Here we see that even with using the 'dodge' argument, the basic geom_point() is limited becaus of the overlap between points. We have two other geom_ methods that can make this better.

Improving the visualization of raw datapoints

Randomly jitter points with geom_jitter() and dodge graphical elements

A first option is to use geom_jitter() instead of geom_point() so that the datapoins are jittered along the x-axis.

Interactive parameters:

The 'width' parameter sets the width along the x axis used for the visualization (here the width of jittering). Setting it below the value used for 'dodge' allows for a small spacing between points for session 1 and 2. Setting a larger value could make the points overlap. Most geom_ and stat_ methods have these parameters set with usable default values as used later, but they often require tweaking depending on the complexity of your data and figure size.
We can also make the individual points transparent with the 'alpha' parameter

figure('Position',[100 100 800 500])

g=gramm('x',T.subject,'y',T.m_reaction_time,'color',T.session);

g.geom_jitter('dodge',0.6,'width',0.5,'alpha',0.3);

g.set_names('x','Subject','y','Reaction time (ms)','color','Session');

g.draw();

Here we better visualize the underlying distribution, however it's still difficult to get an idea with the mass of points in the middle of the distribution.

Create a beeswarm plot with geom_swarm()

Another option to display raw datapoints is to to use a swarm plot, which stacks datapoints horizontally

Interactive parameters:

Here we set the 'point_size' parameter for geom_swarm() given the large amount of points in our dataset. geom_swarm is designed so that points within a group never overlap, so big points would make each swarm large.
The 'type' parameter configures the way the swarm is constructed
The 'corral' parameter configures what happens to points that are placed further to the left and right than the width.

figure('Position',[100 100 800 500])

g=gramm('x',T.subject,'y',T.m_reaction_time,'color',T.session);

g.geom_swarm('alpha',0.5,'point_size',1.5,'type','up','corral','none');

g.set_names('x','Subject','y','Reaction time (ms)','color','Session');

g.draw();

Adding statistics layers

Now that our we displayed our raw dataset, we can add more statistics oriented visualizations to our graphs.
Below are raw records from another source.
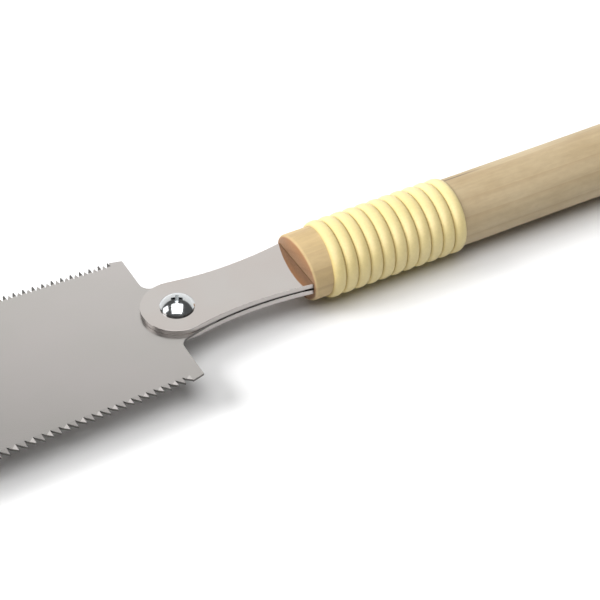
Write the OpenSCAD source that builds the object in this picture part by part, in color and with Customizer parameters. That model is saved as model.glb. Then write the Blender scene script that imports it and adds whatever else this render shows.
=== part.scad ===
// Double-edged pull saw with a clamped, replaceable blade and a cord-wound wooden handle.
// Millimetres. +X runs to the handle's butt, +Y to the crosscut edge, +Z up, with the saw lying flat.
// The origin is at the middle of the saw's footprint, on the surface that it lies on.

/* [Blade] */
// Distance from the clamp screw to the blade's tip
blade_reach = 245; // [200:1:330]
// Thickness of the blade sheet
blade_t = 0.7; // [0.5:0.05:1.2]
// Width across the tooth points at the heel
heel_w = 58.4; // [50:0.2:80]
// Width across the tooth points at the tip
tip_w = 76; // [60:0.5:110]
// Distance from the screw to the heel edge
heel_setback = 5.2; // [4:0.1:8]
// Length of the plain edge at each heel corner
heel_flat = 4; // [2:0.5:10]
// How far the plain edge falls away at the heel corner
heel_drop = 1; // [0.2:0.1:2]
// Length of the plain edge before the tip
tip_flat = 4; // [3:0.5:12]
// Radius of the two tip corners
tip_corner_r = 3; // [1:0.5:3]

/* [Teeth] */
// Pitch of the crosscut teeth
crosscut_pitch = 1.52; // [1.2:0.02:2.6]
// Depth of the crosscut teeth
crosscut_depth = 2.2; // [0.8:0.1:3]
// Pitch of the rip teeth at the heel
rip_pitch_heel = 2.3; // [1.8:0.1:3]
// Pitch of the rip teeth at the tip
rip_pitch_tip = 3.8; // [3.2:0.1:5]
// Depth of a rip tooth for each millimetre of its pitch
rip_depth_ratio = 1.1; // [0.5:0.05:1.3]

/* [Tang] */
// Gap between the tang's end and the handle's face
tang_gap = 2.7; // [1:0.1:6]
// How far the tang's sides lie inside the plates' outline
tang_inset = 0.3; // [0.1:0.1:1]
// Width of the shoulder where the tang meets the heel
shoulder_w = 24.4; // [22:0.2:30]
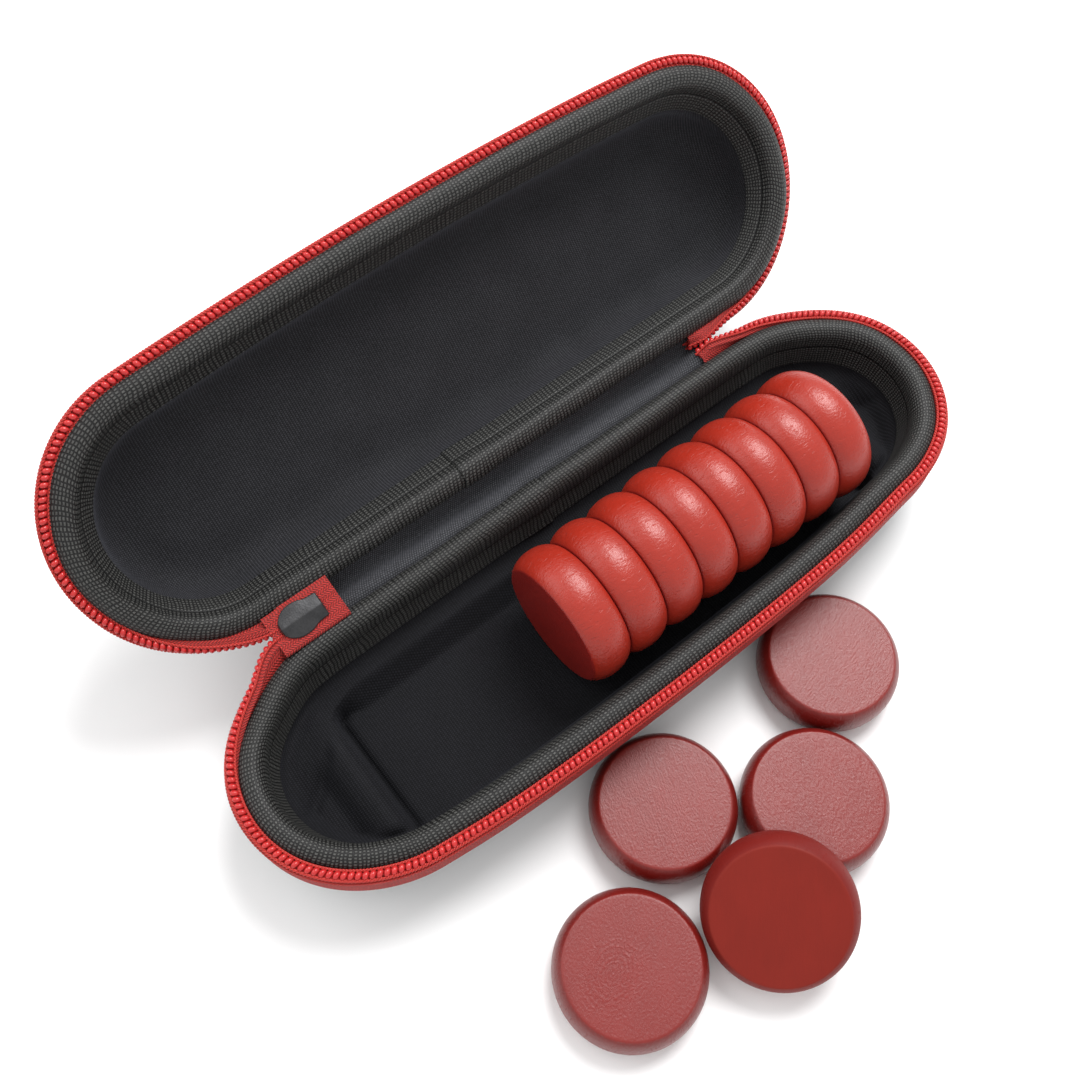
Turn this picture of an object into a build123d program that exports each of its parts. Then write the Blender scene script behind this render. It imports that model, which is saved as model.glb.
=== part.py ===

Note that all stat_ layers could be combined with geom_ layers or together.

Compare distributions vertically or horizontally

gramm provides two common statistical visualizations for comparing the distributions of grouped data: box and whisker plots or violin plots. You can pick one below with the first dropdown menu.

Interactive parameters:

The coord_flip() button runs the corresponding method, which allows to flip x an y axes and thus to represent have horizontal visualizations.
Box and whisker plots can have a 'notch' or not
When comparing only two groups, violin plots can be set to show only half violins with 'half'
The 'fill' option allows to pick between different styles
The 'normalization' option is used to set up how each violin width is normalized in order to be able to compare groups with different sizes

vis = "stat_boxplot";

flip = false;

figure

g=gramm('x',T.subject,'y',T.m_reaction_time,'color',T.session);

switch vis

case "stat_boxplot"

g.stat_boxplot('notch',false);

case "stat_violin"

g.stat_violin('width',0.5,'half',false,'fill',"transparent",'normalization','area');

end

if flip

g.coord_flip();

end

g.set_names('x','Subject','y','Reaction time (ms)','color','Session');

g.draw();

Summarize data

The stat_summary() layer can represent different descriptive statistics with various types of graphical elements : bars, points, errorbars, lines, shaded areas, etc. This layer is closest to the output of a statistical test such as an ANOVA or t-test. By default it represents the mean and 95% confidence interval of the mean for the group. Note that the 95% confidence interval is computed independently for each group as gramm can't know your experimental design (no multiple comparison correction).

Interactive parameters:

The 'geom' parameter specifies how the descriptive statistics are represented. The parameter can be given as a single string or as a cell of strings to combine them together. Here you can try a combination of two
The 'setylim' parameter determines whether the Y scale depends on the summay only or encompasses the whole dataset
The 'type' parameter specifies which descriptive statistics are used and how they are computed. The defaults 95% confidence interval assumes a normal distribution, but other disributions can be picked or a bootsrapped confidence interval.
stat_summary() can be used for continuous or time series data. These uses are detailed in the corresponding live scripts.

figure

g=gramm('x',T.subject,'y',T.m_reaction_time,'color',T.session);

g.stat_summary('geom',{'bar','black_errorbar'},'setylim',true,'type','ci');

g.set_names('x','Subject','y','Reaction time (ms)','color','Session');

g.draw();

Overall this figure confirms the large between-subject variability in the reaction time and shows that all subjects have a lower reaction time on the second day.

Advanced example

In this last figure, we will overlay on top of the swarm plot the group median using stat_summary(). After the drawing is done, we will access the handles of the graphical elements through the results structure within the gramm object to make the medians more visible

mods = true;

figure('Position',[100 100 800 500])

g=gramm('x',T.subject,'y',T.m_reaction_time,'color',T.session);

g.geom_swarm('alpha',0.5,'point_size',1.5);

g.stat_summary('dodge',0.7,'geom','black_point','type','quartile');

g.set_names('x','Subject','y','Reaction time (ms)','color','Session');

g.draw();

% Most of the data and graphic handles created by layers can be accessed

% through the results structure

if mods

set([g.results.stat_summary.point_handle],'Marker','s');

set([g.results.stat_summary.point_handle],'MarkerSize',10);

end

%Export

ans = '/private/var/folders/7y/fc4pvx655qg6k9bmc55sd1dh0000gn/T/Editor_xmofo/LiveEditorEvaluationHelperE1779447240'

g.export('file_name','groups_export','file_type','png');